Quels sont, Madame, les points-clés à retenir de la politique chinoise depuis la mort de Mao Tsé-Toung ?
Après la liquidation de la « bande des quatre », l’événement fondamental est l’arrivée au pouvoir de Deng Xiaoping. Tirant les leçons des graves erreurs commises sous la direction de Mao, il lance les « Quatre modernisations » (industrie et commerce, éducation, organisation militaire et agriculture) qui ont pour but de rapprocher la Chine d’une économie de marché, d’assouplir le contrôle de l’Etat sur l’économie, avec aussi comme objectif l’émergence de la Chine sur la scène internationale. Tout cela se fait avec le maintien de la mainmise du parti communiste sur le pouvoir chinois, tout en prévoyant que le mandat du Président de la République soit limité à 5 ans et renouvelable une seule fois.
Une date importante est aussi en 2001 : l’entrée de la Chine à l’Organisation Mondiale du Commerce. La Chine a demandé un délai de 15 ans, c’est-à-dire jusqu’en 2016 pour devenir une économie de marché.
Quels sont
les effets de ce grand tournant de la politique chinoise ?
Avec cette ouverture et les bas salaires chinois, la Chine est devenue très attractive pour l’étranger : les entreprises japonaises, taïwanaises, puis occidentales s’y sont précipitées, s’associant avec des entreprises chinoises qui se sont discrètement privatisées ; cela a engendré une formidable croissance des exportations, comme de l’économie chinoise dans son ensemble.
Tout cela n’a pas pu se faire de façon harmonieuse : les entreprises publiques, elles, étaient peu compétitives et le système financier opaque, La Chine sur nombre de produits a pratiqué un dumping parfois important, si bien qu’en 2016 l’OMC a refusé de reconnaitre la Chine comme étant une économie de marché.
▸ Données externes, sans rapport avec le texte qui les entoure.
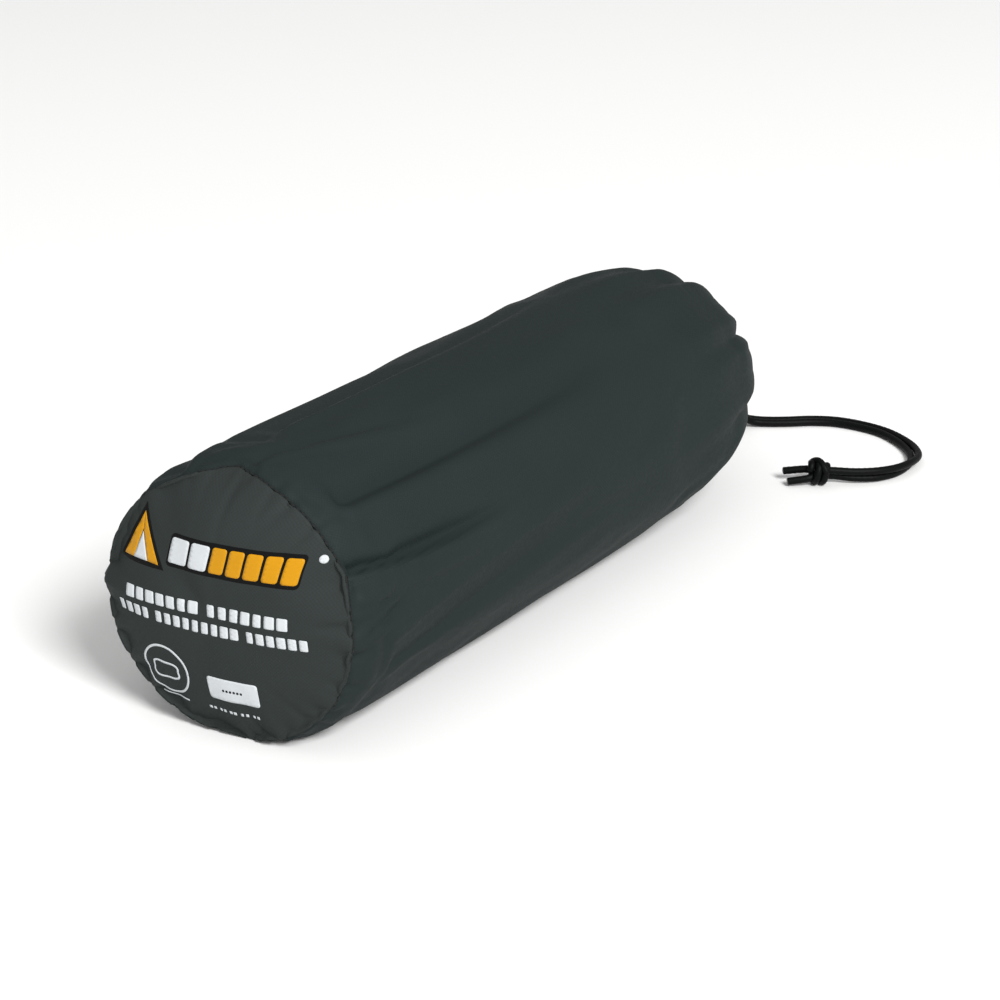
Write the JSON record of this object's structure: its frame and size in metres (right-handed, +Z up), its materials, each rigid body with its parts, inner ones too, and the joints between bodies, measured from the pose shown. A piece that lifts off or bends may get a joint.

Quel est l’impact de l’arrivée au pouvoir du président Xi Jinping ?
Le président Xi Jinping s’est attaqué à la corruption qui était effectivement importante et cela a donné lieu à des procès spectaculaires. Par cette politique Xi Jinping a aussi organisé le renforcement de son pouvoir et ceux de ses proches.
Dans cette Chine en pleine transformation, Xi a eu le souci de la stabilité sociale, ce qui implique une croissance suffisante pour créer les emplois nécessaires pour absorber la main d’œuvre disponible sur le marché du travail ; mais en même temps, il s’est efforcé de mieux contrôler les banques qui fournissaient des crédits excessifs, tout en limitant aussi le « shadow banking ».
Le président Xi par ailleurs présente et met en œuvre un programme ambitieux de présence internationale de la Chine : route de la soie, mais aussi présence affirmée de la marine chinoise en Mer deChine en revendiquant un certain nombre d’îles.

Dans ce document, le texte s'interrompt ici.